### Stated problem
Copy out all of the material exactly as presented.

[START OF Data extract]

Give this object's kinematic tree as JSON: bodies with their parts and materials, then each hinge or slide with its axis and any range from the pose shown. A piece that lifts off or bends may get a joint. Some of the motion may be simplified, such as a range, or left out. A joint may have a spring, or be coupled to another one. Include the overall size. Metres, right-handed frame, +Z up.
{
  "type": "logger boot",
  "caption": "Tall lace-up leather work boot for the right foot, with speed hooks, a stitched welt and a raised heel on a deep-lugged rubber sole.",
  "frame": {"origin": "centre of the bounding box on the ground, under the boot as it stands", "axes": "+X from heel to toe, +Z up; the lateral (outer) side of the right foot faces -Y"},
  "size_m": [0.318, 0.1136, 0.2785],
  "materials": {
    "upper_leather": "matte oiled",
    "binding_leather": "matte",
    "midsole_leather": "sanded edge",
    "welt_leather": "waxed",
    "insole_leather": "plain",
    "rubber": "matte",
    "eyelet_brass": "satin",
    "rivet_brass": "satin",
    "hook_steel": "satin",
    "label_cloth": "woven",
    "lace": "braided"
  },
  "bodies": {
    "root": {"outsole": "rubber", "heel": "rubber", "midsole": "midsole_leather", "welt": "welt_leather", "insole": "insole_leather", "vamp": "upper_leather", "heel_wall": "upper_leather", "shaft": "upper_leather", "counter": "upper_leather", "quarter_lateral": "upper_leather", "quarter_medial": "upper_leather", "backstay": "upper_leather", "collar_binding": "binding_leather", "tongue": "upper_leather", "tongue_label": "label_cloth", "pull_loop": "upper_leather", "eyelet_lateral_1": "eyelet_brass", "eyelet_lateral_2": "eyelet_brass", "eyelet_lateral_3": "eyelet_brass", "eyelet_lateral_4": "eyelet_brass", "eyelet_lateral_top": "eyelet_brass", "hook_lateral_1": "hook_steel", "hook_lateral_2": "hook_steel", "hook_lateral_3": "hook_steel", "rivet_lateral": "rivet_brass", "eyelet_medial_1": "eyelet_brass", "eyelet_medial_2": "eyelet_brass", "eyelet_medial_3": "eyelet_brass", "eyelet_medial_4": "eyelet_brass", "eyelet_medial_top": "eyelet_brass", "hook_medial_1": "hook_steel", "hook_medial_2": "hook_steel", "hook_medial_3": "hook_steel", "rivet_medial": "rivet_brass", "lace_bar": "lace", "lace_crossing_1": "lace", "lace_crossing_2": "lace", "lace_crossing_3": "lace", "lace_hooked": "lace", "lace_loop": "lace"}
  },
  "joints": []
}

[END OF Data extract]

### Reply
Give this object's kinematic tree as JSON: bodies with their parts and materials, then each hinge or slide with its axis and any range from the pose shown. A piece that lifts off or bends may get a joint. Some of the motion may be simplified, such as a range, or left out. A joint may have a spring, or be coupled to another one. Include the overall size. Metres, right-handed frame, +Z up.
{
  "type": "logger boot",
  "caption": "Tall lace-up leather work boot for the right foot, with speed hooks, a stitched welt and a raised heel on a deep-lugged rubber sole.",
  "frame": {"origin": "centre of the bounding box on the ground, under the boot as it stands", "axes": "+X from heel to toe, +Z up; the lateral (outer) side of the right foot faces -Y"},
  "size_m": [0.318, 0.1136, 0.2785],
  "materials": {
    "upper_leather": "matte oiled",
    "binding_leather": "matte",
    "midsole_leather": "sanded edge",
    "welt_leather": "waxed",
    "insole_leather": "plain",
    "rubber": "matte",
    "eyelet_brass": "satin",
    "rivet_brass": "satin",
    "hook_steel": "satin",
    "label_cloth": "woven",
    "lace": "braided"
  },
  "bodies": {
    "root": {"outsole": "rubber", "heel": "rubber", "midsole": "midsole_leather", "welt": "welt_leather", "insole": "insole_leather", "vamp": "upper_leather", "heel_wall": "upper_leather", "shaft": "upper_leather", "counter": "upper_leather", "quarter_lateral": "upper_leather", "quarter_medial": "upper_leather", "backstay": "upper_leather", "collar_binding": "binding_leather", "tongue": "upper_leather", "tongue_label": "label_cloth", "pull_loop": "upper_leather", "eyelet_lateral_1": "eyelet_brass", "eyelet_lateral_2": "eyelet_brass", "eyelet_lateral_3": "eyelet_brass", "eyelet_lateral_4": "eyelet_brass", "eyelet_lateral_top": "eyelet_brass", "hook_lateral_1": "hook_steel", "hook_lateral_2": "hook_steel", "hook_lateral_3": "hook_steel", "rivet_lateral": "rivet_brass", "eyelet_medial_1": "eyelet_brass", "eyelet_medial_2": "eyelet_brass", "eyelet_medial_3": "eyelet_brass", "eyelet_medial_4": "eyelet_brass", "eyelet_medial_top": "eyelet_brass", "hook_medial_1": "hook_steel", "hook_medial_2": "hook_steel", "hook_medial_3": "hook_steel", "rivet_medial": "rivet_brass", "lace_bar": "lace", "lace_crossing_1": "lace", "lace_crossing_2": "lace", "lace_crossing_3": "lace", "lace_hooked": "lace", "lace_loop": "lace"}
  },
  "joints": []
}